Purchase agreements are highly bespoke and heavily negotiated agreements, and the language related to the resolution of post-closing accounting disputes is no exception. The following sections cover common elements for coming to an ultimate resolution.

Use of private arbitration and a neutral expert to resolve the dispute

A central characteristic of a post-closing balance sheet dispute is the selection of, and reliance upon, a neutral expert to decide the outcome of the parties’ disagreements. The nomenclature used to describe this role in a purchase agreement varies (possible terms include independent accountant, accounting firm, accounting expert, arbitration firm, neutral accountant, etc.). These roles function in the same general capacity, though there are certain legal distinctions not addressed here. 

Because balance-sheet disputes often revolve around complex and/or nuanced technical accounting issues, the neutral role is not usually filled by a judge, jury, or panel of attorneys. Rather, the parties negotiate to agree on a partner or firm with accounting and financial expertise to resolve the remaining disputed issues between the parties.

The selection of the neutral expert may itself represent a new negotiation. While some purchase agreements specify a certain firm to serve in this role, parties often find the selection more difficult in practice when parties uncover previously unknown or potential conflicts of interest between the named firm and either the buyer or the seller. For this reason, the buyer and seller should come prepared with a list of experts with requisite experience to confidently select a neutral for resolving their post-closing disputes.

Iterative exchange of positions and timing 

Selecting the neutral expert is the first step, as the buyer and seller also need to lay out the structure of the process for resolving post-closing balance sheet differences. This step frequently occurs in tandem with the appointment of the neutral expert and specifies the format and structure the parties are expected to provide in support of their respective calculations. 

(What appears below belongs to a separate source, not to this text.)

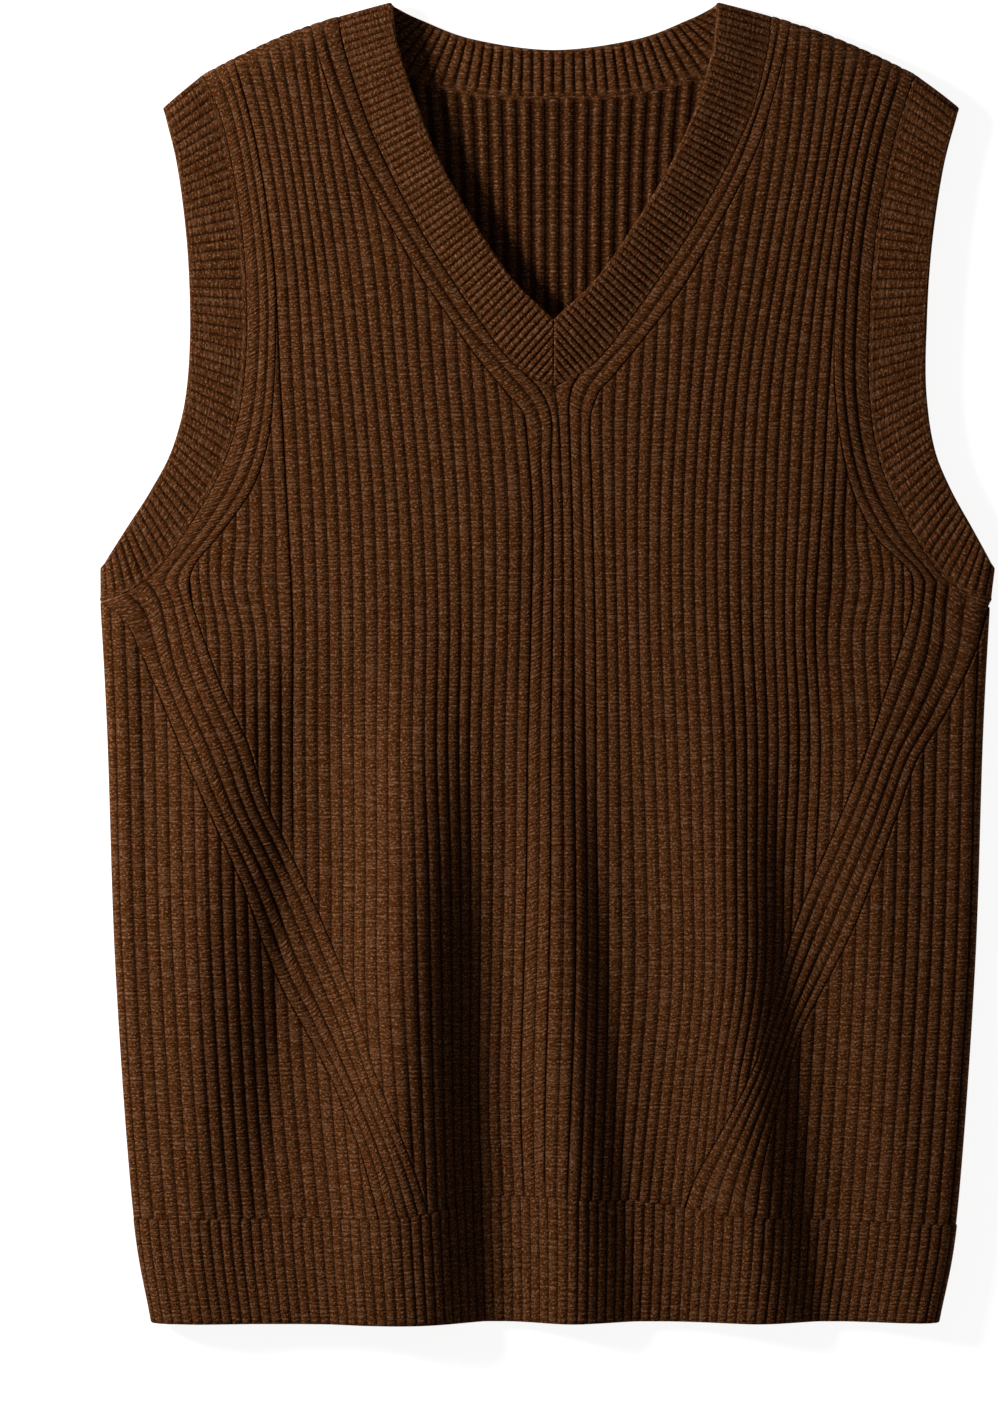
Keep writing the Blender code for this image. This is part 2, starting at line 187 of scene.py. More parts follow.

During this process, the buyer, seller, and neutral expert will set out the following areas:

  • The overall timelines for the dispute. This includes details such as when the process will start and how much time will elapse between the parties’ various submissions to the neutral expert.
  • The format of information to be provided to the neutral expert. For example, the parties may file letters, briefs, and/or expert reports in connection with accounting analyses or the process may include oral arguments and interviews.
  • The number and cadence of the submissions. Commonly, both the buyer and seller can provide two position statements (whether an initial statement, response, or rebuttal to the other side’s position statement). The parties may decide to provide their submission sequentially (i.e., one party first, then the other) or simultaneously.
  • Whether an in-person hearing will take place or not and, if so, the format and parameters for the hearing.

The process of selecting a neutral expert and outlining the dispute framework can be time-consuming and result in a negotiated proceeding as unique as the purchase agreement itself.

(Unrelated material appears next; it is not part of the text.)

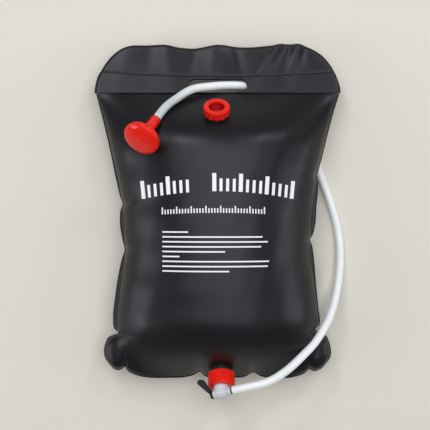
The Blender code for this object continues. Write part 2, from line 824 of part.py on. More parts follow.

Start the process before the sale

Typically, neither buyers nor sellers look forward to a post-closing dispute during deal negotiations. However, starting early with the right team—while keeping an eye toward the potential post-closing application of the purchase agreement­—can maximize the value of deal diligence and preparation. This preparatory work will help you avoid a protracted conflict at the worst possible time or, should one occur, put you in the best possible position to charter your way through it.

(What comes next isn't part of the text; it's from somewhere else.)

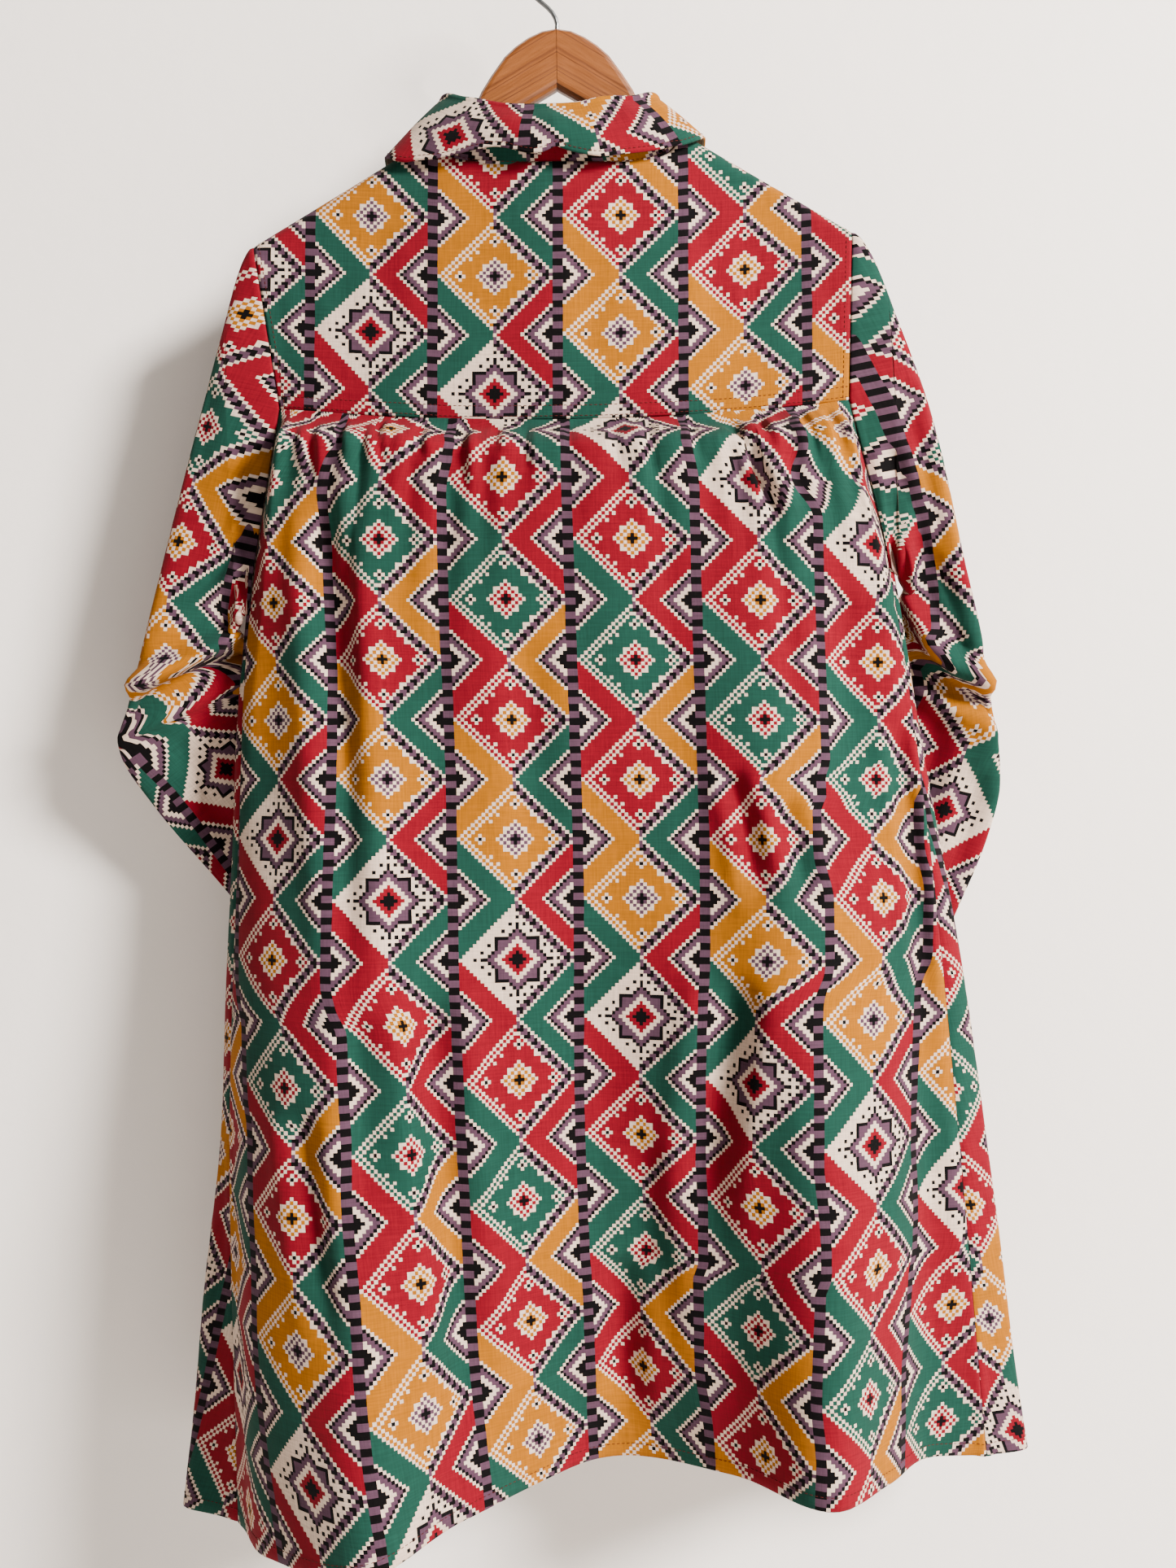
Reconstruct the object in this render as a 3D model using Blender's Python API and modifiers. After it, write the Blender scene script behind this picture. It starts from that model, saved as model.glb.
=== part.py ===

Solid preparation means starting discussions early on. To get under the hood and really understand the relevant accounting practices, parties should allow time for robust due diligence. Before the sale, parties need to determine key accounts, and establish agreed-upon measurements and clear definitions that align with strategic priorities. For example, does one party prefer certainty of value at the expense of potential upside? This may be reflected in the decision to use a “target” or “peg” value, as opposed to a figure derived from interim or estimated financial statements.

Assemble your dream team. This is when the team who will take the company through closing negotiations should take shape. That means bringing on accounting advisors with dispute experience alongside existing deal teams, finance and accounting professionals and legal teams.

Documentation is worth its weight in gold. Potential red flags can be identified, along with the nuts and bolts of the transaction that could later become contentious. Some of the specifics to capture include:

  • Listing the financial statement accounts to be included or excluded from the calculation of the closing balance sheet and relevant net working capital calculations—address the nuance and relationship (or lack thereof) within the target amount and post-closing balance sheet. This may include the use of an example calculation or a detailed exhibit outlining the format, contents, and trial balance-level accounts to be included in the calculation.
  • The methodology for estimating key accounts (significant estimates or assumptions).
  • The hierarchy of accounting frameworks when sorting through how to treat certain transactions or practices. Importantly, the language should address the priority between generally accepted accounting principles (GAAP)/International Financial Reporting Standards (IFRS) and the consistent application of accounting practices used by the target prior to closing.
  • The format, structure, and timing of the buyer’s closing balance sheet and the seller’s dispute notice communications—address the level of support to be provided and the detail in which potential adjustments need to be disclosed.
  • Guidance on how disputed calculations are to be decided by the neutral expert—should the decision be limited to only a decision between the buyer or seller positions (often referred to as “baseball arbitration”), is the neutral expert able to determine an amount within the range of the buyer and seller positions, or is the neutral expert able to calculate any number deemed to be correct under the purchase agreement?


Consistency is key. Aim for consistency between closing mechanisms, if applicable (i.e., net debt and net working capital), and with other provisions, such as indemnifications provided under the purchase agreement.

The team charged with preparing for and managing deal negotiations will track all the moving pieces that generate value and liability. Having these keys top of mind during the early legwork on closing statement language provides solid ground from which to adjust the framework for calculating the final balance sheet. In the end, effective preparation and diligence will keep you from spinning your wheels in place and get the deal moving.